A convite de um amigo de meu pai, o Eduardo Costa, o Dádá para os íntimos, o “Príncipe” para a Beatriz Costa, assim chamado num dos seus livros, grande Senhora que ainda tive oportunidade de conhecer no Hotel Tivoli, fomos a Lisboa à estreia de uma comédia, “Mostra-me a tua piscina”, creio que da responsabilidade do Vítor Espadinha e com a encantadora Lídia Franco.
Imaginem a excitação de um ganapito que das berças ia a Lisboa, ficava hospedado na Pinheiro Chagas e andava num imponente Maserati (em dois tons de cinza metalizado) pelas avenidas nocturnas da cidade…
Eu usava a minha primeira e incipiente barba. À Che, claro! O Eduardo sempre impecavelmente vestido, o meu Pai, “o tio Álvaro, todo galante e eu com umas imensas calças à boca de sino e uma indumentária colorida que hoje me faz sorrir de quase pudor.
Entrámos pelos portões principais do Parque Mayer que só se abriam aos carros dos artistas e empresários com uma rasgada chapelada do porteiro (toda a gente na noite lisboeta gostava do Senhor Eduardo Costa!), fomos jantar ao Gato Negro (ou Gato Preto?) onde a Fernandinha, a dona, que curiosamente era dos Alhais nos tratou como a viscondes.
De seguida, o Eduardo mandou um empregado à bilheteira comprar um camarote. “Que estava esgotado!” Veio a notícia.

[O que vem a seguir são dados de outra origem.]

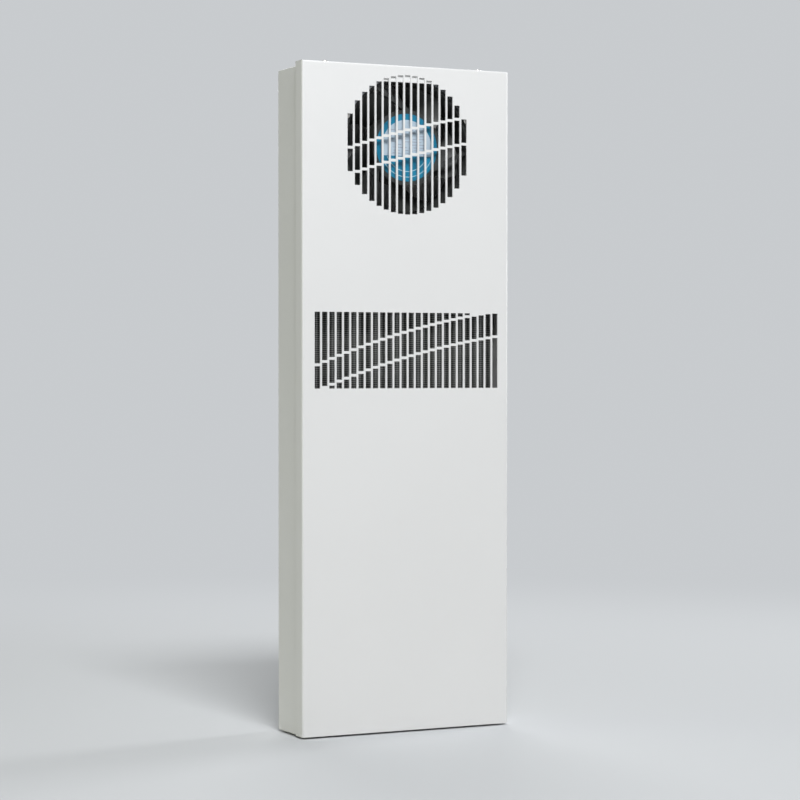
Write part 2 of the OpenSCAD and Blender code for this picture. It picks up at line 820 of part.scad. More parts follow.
module fan_stator() {
    color("peru") rotate_extrude() polygon([
        [winding_in_r, stator_rear - winding_h], [winding_out_r, stator_rear - winding_h],
        [winding_out_r, stator_rear], [stator_r, stator_rear], [stator_r, stator_rear + stator_h],
        [winding_out_r, stator_rear + stator_h], [winding_out_r, stator_rear + stator_h + winding_h],
        [winding_in_r, stator_rear + stator_h + winding_h], [winding_in_r, stator_rear + stator_h],
        [tube_r + fit_gap, stator_rear + stator_h], [tube_r + fit_gap, stator_rear],
        [winding_in_r, stator_rear]]);
}

module fan_bearings() {
    in_r = shaft_r + shaft_clear;
    color("silver") for (z = [front_bearing_z, rear_bearing_z]) translate([0, 0, z])
        rotate_extrude() polygon([
            [in_r, 0], [in_r + bearing_race_t, 0], [in_r + bearing_race_t, bearing_groove_d],
            [bearing_r - bearing_race_t, bearing_groove_d], [bearing_r - bearing_race_t, 0],
            [bearing_r, 0], [bearing_r, bearing_w], [bearing_r - bearing_race_t, bearing_w],
            [bearing_r - bearing_race_t, bearing_w - bearing_groove_d],
            [in_r + bearing_race_t, bearing_w - bearing_groove_d],
            [in_r + bearing_race_t, bearing_w], [in_r, bearing_w]]);
}

module rotor_cup() {
    floor_top = cup_rear_gap + cup_floor;
    color("#3a3b3d") rotate_extrude() polygon([
        [shaft_r + boss_clear, cup_rear_gap], [cup_r, cup_rear_gap],
        [cup_r, fan_d - base_t - cup_front_gap], [cup_r - cup_wall, fan_d - base_t - cup_front_gap],
        [cup_r - cup_wall, floor_top], [boss_r, floor_top], [boss_r, floor_top + boss_h],
        [shaft_r + boss_clear, floor_top + boss_h]]);
}

// Swept outline of a blade across the axis, from hub to tip
function blade_edge(side) = [for (i = [0 : blade_steps])
    let (share = i / blade_steps, r = hub_r - blade_root_sink
        + share * (blade_tip_r - hub_r + blade_root_sink),
        a = blade_sweep_angle * pow(share, blade_sweep_power) + side * blade_half_angle)
    [r * cos(a), r * sin(a)]];

module impeller() {
    color("#1f2022") {
        rotate_extrude() polygon([
            [cup_r + hub_clear, cup_rear_gap + hub_rear_gap], [hub_r, cup_rear_gap + hub_rear_gap],
            [hub_r, fan_d - base_t - hub_front_gap], [cup_r + hub_clear, fan_d - base_t - hub_front_gap]]);
        for (i = [0 : blade_count - 1]) rotate([0, 0, i * 360 / blade_count])
            translate([0, 0, blade_rear_gap])
                linear_extrude(fan_d - strut_t - blade_front_gap - blade_rear_gap,
                    twist = blade_twist_angle, slices = blade_slices, segments = 2 * blade_steps + 2)
                    polygon(concat(blade_edge(-1), [for (i = [blade_steps : -1 : 0]) blade_edge(1)[i]]));
    }
}

module fan_shaft() {
    color("silver") rotate_extrude() polygon([
        [0, cup_rear_gap + seat_gap], [shaft_r, cup_rear_gap + seat_gap], [shaft_r, clip_z - fit_gap],
        [clip_groove_r, clip_z - fit_gap], [clip_groove_r, clip_z + clip_t + fit_gap],
        [shaft_r, clip_z + clip_t + fit_gap], [shaft_r, fan_d - base_t - shaft_front_gap],
        [0, fan_d - base_t - shaft_front_gap]]);
}

module shaft_clip() {
    color("dimgray") translate([0, 0, clip_z]) difference() {
        cylinder(r = clip_r, h = clip_t, $fn = 48);
        translate([0, 0, -cut]) cylinder(r = clip_groove_r + fit_gap, h = clip_t + 2 * cut, $fn = 48);
        block([0, -clip_mouth / 2, -cut], [clip_r + cut, clip_mouth / 2, clip_t + cut]);
    }
}

module fan_label() {
    color("royalblue") translate([0, 0, fan_d]) cylinder(r = label_r, h = label_t);
}

module ambient_fan_frame() { at_ambient_fan() fan_frame(); }
module ambient_fan_stator() { at_ambient_fan() fan_stator(); }
module ambient_fan_bearings() { at_ambient_fan() fan_bearings(); }
module ambient_rotor_cup() { at_ambient_fan() rotor_cup(); }
module ambient_impeller() { at_ambient_fan() impeller(); }
module ambient_fan_shaft() { at_ambient_fan() fan_shaft(); }
module ambient_shaft_clip() { at_ambient_fan() shaft_clip(); }
module ambient_fan_label() { at_ambient_fan() fan_label(); }
module ambient_fan_screws() {
    color("lightgray") at_ambient_fan() ear_points()
        translate([0, 0, fan_d + fit_gap + panel_t]) mirror([0, 0, 1]) pan_screw(fan_screw_l);
}
module enclosure_fan_frame() { at_enclosure_fan() fan_frame(); }
module enclosure_fan_stator() { at_enclosure_fan() fan_stator(); }
module enclosure_fan_bearings() { at_enclosure_fan() fan_bearings(); }
module enclosure_rotor_cup() { at_enclosure_fan() rotor_cup(); }
module enclosure_impeller() { at_enclosure_fan() impeller(); }
module enclosure_fan_shaft() { at_enclosure_fan() fan_shaft(); }
module enclosure_shaft_clip() { at_enclosure_fan() shaft_clip(); }
module enclosure_fan_label() { at_enclosure_fan() fan_label(); }
module enclosure_fan_screws() {
    color("lightgray") translate([fan_shift_x, guard_y + guard_wire_r, enclosure_z])
        rotate([90, 0, 0]) ear_points() pan_screw(fan_screw_l);
}

// Hexagon nuts behind the flange that each fan is screwed through
module fan_nuts(z) {
    ear_points() translate([0, 0, z]) difference() {
        cylinder(r = fan_nut_r, h = m4_nut_h, $fn = 6);
        translate([0, 0, -cut]) cylinder(r = m4_nut_bore_r, h = m4_nut_h + 2 * cut, $fn = 24);
    }
}

module fan_screw_nuts() {
    color("lightgray") {
        at_ambient_fan() fan_nuts(fan_d - flange_t - m4_nut_h);
        at_enclosure_fan() fan_nuts(flange_t);
    }
}

// Electrical parts

module terminal_bracket() {
    inner = -sheet_t;
    color("silver") translate([terminal_x, 0, terminal_z]) {
        block([-bracket_w / 2, inner - bracket_t, -bracket_h / 2],
            [-bracket_w / 2 + bracket_foot, inner, bracket_h / 2]);
        block([bracket_w / 2 - bracket_foot, inner - bracket_t, -bracket_h / 2],
            [bracket_w / 2, inner, bracket_h / 2]);
        for (side = [0, 1]) mirror([side, 0, 0])
            block([bracket_w / 2 - bracket_foot, inner - bracket_rise, -bracket_h / 2],
                [bracket_w / 2 - bracket_foot + bracket_t, inner, bracket_h / 2]);
        block([-bracket_w / 2 + bracket_foot - bracket_t, inner - bracket_rise, -bracket_h / 2],
            [bracket_w / 2 - bracket_foot + bracket_t, inner - bracket_rise + bracket_t, bracket_h / 2]);
    }
}

module terminal_block() {
    color("beige") translate([0, 0, terminal_z]) difference() {
        block([terminal_x - block_w / 2, block_front_y, -block_h / 2],
            [terminal_x + block_w / 2, block_front_y + block_d, block_h / 2]);
        for (i = [0 : block_ways - 1]) translate([first_way_x + i * block_pitch, 0, 0]) {
            rod_y(block_well_r, block_front_y - cut, block_front_y + block_well_d);
            for (side = [0, 1]) mirror([0, 0, side])
                block([-block_port_w / 2, block_front_y + block_d - block_port_h - bracket_t,
                    block_h / 2 - block_port_d],
                    [block_port_w / 2, block_front_y + block_d - bracket_t, block_h / 2 + cut]);
        }
    }
}

module terminal_screws() {
    color("khaki") for (i = [0 : block_ways - 1])
        translate([first_way_x + i * block_pitch, 0, terminal_z])
            rod_y(terminal_screw_r, block_front_y + block_well_d - terminal_screw_h,
                block_front_y + block_well_d);
}

module capacitor_points() {
    for (i = [0, 1]) translate([capacitor_x + i * capacitor_pitch,
        -sheet_t - capacitor_stand - clip_band_t - capacitor_r, capacitor_z]) children();
}

module fan_capacitors() {
    color("lightgray") capacitor_points() {
        translate([0, 0, -capacitor_l / 2]) cylinder(r = capacitor_r, h = capacitor_l);
        translate([0, 0, capacitor_l / 2]) cylinder(r = capacitor_tip_r, h = capacitor_tip_l, $fn = 32);
    }
}

module capacitor_clips() {
    outer = capacitor_r + fit_gap + clip_band_t;
    color("silver") capacitor_points() difference() {
        union() {
            translate([0, 0, -clip_band_h / 2]) cylinder(r = outer, h = clip_band_h);
            block([-clip_foot_w / 2, outer - clip_band_t, -clip_band_h / 2],
                [clip_foot_w / 2, outer + capacitor_stand - fit_gap, clip_band_h / 2]);
        }
        translate([0, 0, -clip_band_h]) cylinder(r = capacitor_r + fit_gap, h = 2 * clip_band_h);
    }
}

module earth_stud() {
    color("gold") translate([earth_x, 0, terminal_z]) {
        rod_y(earth_r, -sheet_t - earth_l, 0);
        rod_y(earth_washer_r, -sheet_t - earth_washer_t, -sheet_t);
        translate([0, -sheet_t - earth_washer_t, 0]) rotate([90, 0, 0])
            cylinder(r = earth_nut_r, h = earth_nut_h, $fn = 6);
    }
}

module cable_grommet() {
    color("#202020") translate([grommet_x, 0, grommet_z]) rotate([90, 0, 0])
        rotate_extrude($fn = 64) polygon([
            [grommet_bore_r, -grommet_lip], [grommet_r, -grommet_lip], [grommet_r, 0],
            [grommet_waist_r, 0], [grommet_waist_r, sheet_t], [grommet_r, sheet_t],
            [grommet_r, sheet_t + grommet_lip], [grommet_bore_r, sheet_t + grommet_lip]]);
}

// A round lead along straight runs with quarter bends between them
module lead(points) {
    n = len(points);
    for (i = [0 : n - 2]) {
        run = points[i + 1] - points[i];
        way = run / norm(run);
        start = points[i] + (i == 0 ? 0 : lead_bend_r) * way;
        length = norm(run) - (i == 0 ? 0 : lead_bend_r) - (i == n - 2 ? 0 : lead_bend_r);
        translate(start) rotate([0, acos(way[2]), atan2(way[1], way[0])])
            cylinder(r = lead_r, h = length, $fn = 24);
    }
    for (i = [1 : n - 2]) {
        u = (points[i] - points[i - 1]) / norm(points[i] - points[i - 1]);
        v = (points[i + 1] - points[i]) / norm(points[i + 1] - points[i]);
        w = cross(u, v);
        c = points[i] + lead_bend_r * (v - u);
        multmatrix([[-v[0], u[0], w[0], c[0]], [-v[1], u[1], w[1], c[1]], [-v[2], u[2], w[2], c[2]]])
            rotate_extrude(angle = 90) translate([lead_bend_r, 0]) circle(r = lead_r, $fn = 24);
    }
}

module ambient_fan_lead() {
    color("#303030") lead([
        [fan_shift_x - barrel_r - fit_gap, lead_y, ambient_z],
        [-lead_x, lead_y, ambient_z],
        [-lead_x, lead_y, lead_run_z],
        [terminal_x, lead_y, lead_run_z],
        [terminal_x, port_y, lead_run_z],
        [terminal_x, port_y, lead_end_z]]);
}

module enclosure_fan_lead() {
    color("#303030") lead([
        [fan_shift_x, port_y, enclosure_z + fan_flat + fit_gap],
        [fan_shift_x, port_y, lead_turn_z],
        [first_way_x, port_y, lead_turn_z],
        [first_way_x, port_y, lead_end_z]]);
}

rear_housing();
housing_sides();
housing_top();
housing_bottom();
rear_gasket();
mounting_nuts();
front_cover();
cover_top_seal();
cover_lugs();
cover_nuts();
cover_screws();
panel_rails();
ambient_fan_plate();
fan_plate_screws();
chamber_panel();
chamber_panel_screws();
core_fins();
core_side_plates();
core_top_cap();
core_bottom_cap();
ambient_fan_frame();
ambient_fan_stator();
ambient_fan_bearings();
ambient_rotor_cup();
ambient_impeller();
ambient_fan_shaft();
ambient_shaft_clip();
ambient_fan_label();
ambient_fan_screws();
enclosure_fan_frame();
enclosure_fan_stator();
enclosure_fan_bearings();
enclosure_rotor_cup();
enclosure_impeller();
enclosure_fan_shaft();
enclosure_shaft_clip();
enclosure_fan_label();
enclosure_fan_screws();
fan_screw_nuts();
finger_guard();
terminal_bracket();
terminal_block();
terminal_screws();
fan_capacitors();
capacitor_clips();
earth_stud();
cable_grommet();
ambient_fan_lead();
enclosure_fan_lead();
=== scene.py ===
"""The looks of a slim wall-mounted air-to-air heat exchanger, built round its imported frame.

The frame holds every piece at its real size and place. This script gives each one its finish and
rounded edges, and models those whose surface the frame leaves plain: impellers, rotor cups, the
rippled core, the finger guard, the capacitors and the screws. Sizes are millimetres unless a name
or a docstring says otherwise. X runs to the right seen from the front, Y towards the wall and Z
up, from the middle of the rear mounting plane.
"""

import logging
import math
from collections.abc import Callable, Iterable, Sequence
from dataclasses import dataclass
from enum import Enum

import bmesh
import bpy
from bmesh.types import BMEdge, BMesh
from bpy.types import Material, Node, NodeSocket, Object
from mathutils import Matrix, Vector


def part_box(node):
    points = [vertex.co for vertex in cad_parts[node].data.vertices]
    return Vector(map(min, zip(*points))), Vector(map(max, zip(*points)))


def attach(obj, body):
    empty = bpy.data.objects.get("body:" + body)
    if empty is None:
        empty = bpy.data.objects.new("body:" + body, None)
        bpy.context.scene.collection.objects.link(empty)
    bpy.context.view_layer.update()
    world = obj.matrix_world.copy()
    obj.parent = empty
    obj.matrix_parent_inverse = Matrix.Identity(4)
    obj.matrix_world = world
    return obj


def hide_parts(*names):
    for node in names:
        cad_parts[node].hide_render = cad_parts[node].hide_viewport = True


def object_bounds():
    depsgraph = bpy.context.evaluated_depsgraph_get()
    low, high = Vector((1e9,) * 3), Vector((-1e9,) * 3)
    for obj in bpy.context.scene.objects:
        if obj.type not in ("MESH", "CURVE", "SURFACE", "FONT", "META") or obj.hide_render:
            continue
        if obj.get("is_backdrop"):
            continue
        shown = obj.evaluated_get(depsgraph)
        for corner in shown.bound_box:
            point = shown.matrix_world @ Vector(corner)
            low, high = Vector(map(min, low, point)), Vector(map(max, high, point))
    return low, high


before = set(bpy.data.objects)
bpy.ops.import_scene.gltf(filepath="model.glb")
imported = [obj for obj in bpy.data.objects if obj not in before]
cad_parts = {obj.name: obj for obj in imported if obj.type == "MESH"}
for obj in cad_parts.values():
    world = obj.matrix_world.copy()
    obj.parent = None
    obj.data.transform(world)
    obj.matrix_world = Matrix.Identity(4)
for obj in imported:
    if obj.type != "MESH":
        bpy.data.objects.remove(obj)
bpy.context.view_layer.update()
log = logging.getLogger("heat_exchanger")

MM = 0.001
# Points nearer than this count as one, in metres, and in millimetres on the lathe
MERGE_GAP = 1e-6
LATHE_GAP = 1e-4
# Digits of a metre that count when boxes are put in order
ORDER_DIGITS = 5
# Faces that turn by less count as one flat face
FLAT_ANGLE = math.radians(0.4)
QUARTER_TURN = math.radians(90)
# Most of a noise texture's values lie between these two
NOISE_LOW = 0.3
NOISE_HIGH = 0.7
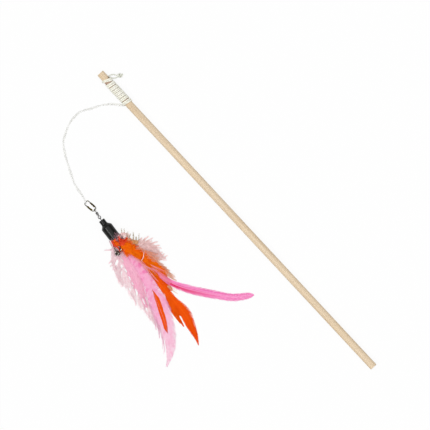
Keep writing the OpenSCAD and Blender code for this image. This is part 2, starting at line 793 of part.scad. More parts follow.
function feather_ring(at, ahead, share) =
    let (
        side = unit(cross([0, 0, 1], ahead)),
        top = cross(ahead, side),
        right = at[3],
        left = at[4],
        thick = quill_r + (vane_t / 2 - quill_r) * ease(share / quill_end_share),
        thinned = ease((share - thin_start_share) / (1 - thin_start_share)),
        half = thick * (1 - (1 - tip_t_share) * thinned),
        place = [at[0], at[1], at[2]]
    )
    [place + right * side - edge_droop_share * max(0, right - quill_r) * top,
        place + ridge_share * (right * side + half * top),
        place + half * top,
        place + ridge_share * (half * top - left * side),
        place - left * side - edge_droop_share * max(0, left - quill_r) * top,
        place - ridge_share * (left * side + half * top),
        place - half * top,
        place + ridge_share * (right * side - half * top)];

function feather_rings(rows) =
    let (
        last = (len(rows) - 1) * rings_per_row,
        way = [for (i = [0:last]) curve_at(rows, i / last)],
        spine = [for (p = way) [p[0], p[1], p[2]]]
    )
    [for (i = [0:last]) feather_ring(way[i], heading(spine, i), i / last)];

module feather(slot, length, shares) {
    skin(feather_rings(feather_rows(slot, length, shares)));
}

module through_vane(length, shares) {
    translate([cap_len, 0, -cap_r])
        linear_extrude(cap_d) polygon([for (p = shares) p * length]);
}

module pale_pink_plume() {
    color("pink") on_lure() feather(pale_slot, pale_plume_len, pale_shares);
}

module mid_pink_feather() {
    color("hotpink") on_lure() difference() {
        feather(mid_slot, mid_feather_len, mid_shares);
        through_vane(mid_feather_len, slit_shares);
    }
}

module hot_pink_feather() {
    color("deeppink") on_lure() feather(hot_slot, hot_feather_len, hot_shares);
}

module wide_orange_feather() {
    color("orangered") on_lure() difference() {
        feather(wide_slot, wide_feather_len, wide_shares);
        through_vane(wide_feather_len, notch_shares);
    }
}

module narrow_orange_feather() {
    color("orangered") on_lure() feather(narrow_slot, narrow_feather_len, narrow_shares);
}

module orange_plume() {
    color("darkorange") on_lure() feather(orange_slot, orange_plume_len, orange_shares);
}

module dusty_pink_plume() {
    color("pink") on_lure() feather(dusty_slot, dusty_plume_len, dusty_shares);
}

echo(winding_gap = least_gap(winding_path(1), rings_per_turn / 2, strand_r));
echo(knot_gap = least_gap(knot_path(), rings_per_turn / 2, strand_r));
echo(snap_pivot = snap_pivot_at, swivel_link = swivel_link_at, lure_link = lure_link_at);
echo(cap_top = cap_top_at, swivel_rise = swivel_rise, floor_z = floor_z);
echo(gate_root = [gate_root, -snap_half_w, 0], cord_turn = cord_turn);
echo(bell_1 = bell_1_at, bell_2 = bell_2_at, bell_link = bell_link, barrel_start = upper_reach);

dowel();
tail_strand(1);  // tail_strand_a
tail_strand(-1);  // tail_strand_b
end_knot();
winding_strand(1);  // winding_strand_a
winding_strand(-1);  // winding_strand_b
line_strand(1);  // line_strand_a
line_strand(-1);  // line_strand_b
line_bight();
snap_wire();
snap_clasp();
snap_gate();
swivel_upper_eye();
swivel_barrel();
swivel_lower_eye();
cap_eye();
lure_cap();
glue_plug();
bell_thread(thread_1_slot, bell_1_at);  // bell_1_thread
bell_top(bell_1_at);  // bell_1_top
bell_bottom(bell_1_at);  // bell_1_bottom
bell_pellet(bell_1_at);  // bell_1_pellet
bell_thread(thread_2_slot, bell_2_at);  // bell_2_thread
bell_top(bell_2_at);  // bell_2_top
bell_bottom(bell_2_at);  // bell_2_bottom
bell_pellet(bell_2_at);  // bell_2_pellet
pale_pink_plume();
mid_pink_feather();
hot_pink_feather();
wide_orange_feather();
narrow_orange_feather();
orange_plume();
dusty_pink_plume();
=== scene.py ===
"""Looks of the cat teaser wand: cord, feathers, finishes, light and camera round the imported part."""

from math import asin, atan, cos, degrees, hypot, pi, radians, sin, sqrt

import bpy
import numpy as np
from mathutils import Matrix


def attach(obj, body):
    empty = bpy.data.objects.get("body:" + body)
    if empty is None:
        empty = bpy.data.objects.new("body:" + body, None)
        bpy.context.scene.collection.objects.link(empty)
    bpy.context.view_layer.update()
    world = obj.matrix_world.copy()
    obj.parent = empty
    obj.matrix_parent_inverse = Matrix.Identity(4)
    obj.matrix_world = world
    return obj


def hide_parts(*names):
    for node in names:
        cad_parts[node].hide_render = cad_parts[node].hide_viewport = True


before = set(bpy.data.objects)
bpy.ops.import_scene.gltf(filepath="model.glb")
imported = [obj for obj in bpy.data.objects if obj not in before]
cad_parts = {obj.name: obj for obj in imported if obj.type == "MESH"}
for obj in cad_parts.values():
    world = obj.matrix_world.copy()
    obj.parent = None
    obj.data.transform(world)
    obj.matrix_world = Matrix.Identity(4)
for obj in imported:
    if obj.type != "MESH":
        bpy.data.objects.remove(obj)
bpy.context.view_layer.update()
MM = 0.001
ROOT = "dowel_and_cord"
scene = bpy.context.scene


def linked(name, data):
    made = bpy.data.objects.new(name, data)
    scene.collection.objects.link(made)
    return made


# Camera: straight down on the flat-lying wand, as in the photograph
VIEW_TURN = radians(47.07)
VIEW_MIDDLE = (229.5, 13.2)
VIEW_WIDTH = 449.6
CAMERA_HEIGHT = 1.5


def add_camera():
    c, s = cos(VIEW_TURN), sin(VIEW_TURN)
    camera = linked("camera", bpy.data.cameras.new("camera"))
    camera.data.type = "ORTHO"
    camera.data.ortho_scale = VIEW_WIDTH * MM
    camera.matrix_world = Matrix((
        (-c, s, 0, VIEW_MIDDLE[0] * MM),
        (-s, -c, 0, VIEW_MIDDLE[1] * MM),
        (0, 0, 1, CAMERA_HEIGHT),
        (0, 0, 0, 1)))
    scene.camera = camera


add_camera()


# Curves and closed strips, in millimetres
def table(text, unit):
    """Rows of numbers, with a comma after each row."""
    return [[float(v) / unit for v in row.split()] for row in text.split(",")]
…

Mas esgotado era palavra que não existia no léxico dele. Lá fomos ao camarim da Lídia Franco que recebeu carinhosamente o Dádá (lindíssima e talentosa artista) e entre muita afável conversa, alguns cigarros e uns copos de whisky, com aquela inesgotável simpatia e vitalidade, lá arranjou o desejado camarote, decerto daqueles que eram para usufruto dos amigos dos protagonistas da peça.
Em palco havia uma imponente piscina num plástico transparente onde, durante toda a comédia nadavam nuas umas sílfides muito loiras… Para o adolescente Paulo Neto, fascinado, foi o que ficou da peça… aqueles esculturais corpos desnudos. Por muito tempo, podem crer…
Acabado o espectáculo a festa continuava, fados no Faia, ou no Painel do Fado, que era do próprio Eduardo, Ad-Libitum e depois ainda se passava pelo Tamila Clube, na Duque de Loulé… A noite acabava ao raiar da aurora e era frenética, agitada, excitante. Uma novidade para os meus olhos deslumbrados que na mesma noite conheceram Alfredo Marceneiro, Hermínia Silva, Maria da Fé, Nicolau Breyner…
O Eduardo já não está entre nós. Meu Pai também não. Lisboa tinha um encanto, uma fervilhante agitação, personagens de romance magníficas, bons-vivants de fantasia, gente boémia que tratava por tu a noite e a quem a noite respeitava…
Ou eram os meus olhos de adolescente que assim a viam e a minha memória esbatida que mo recorda?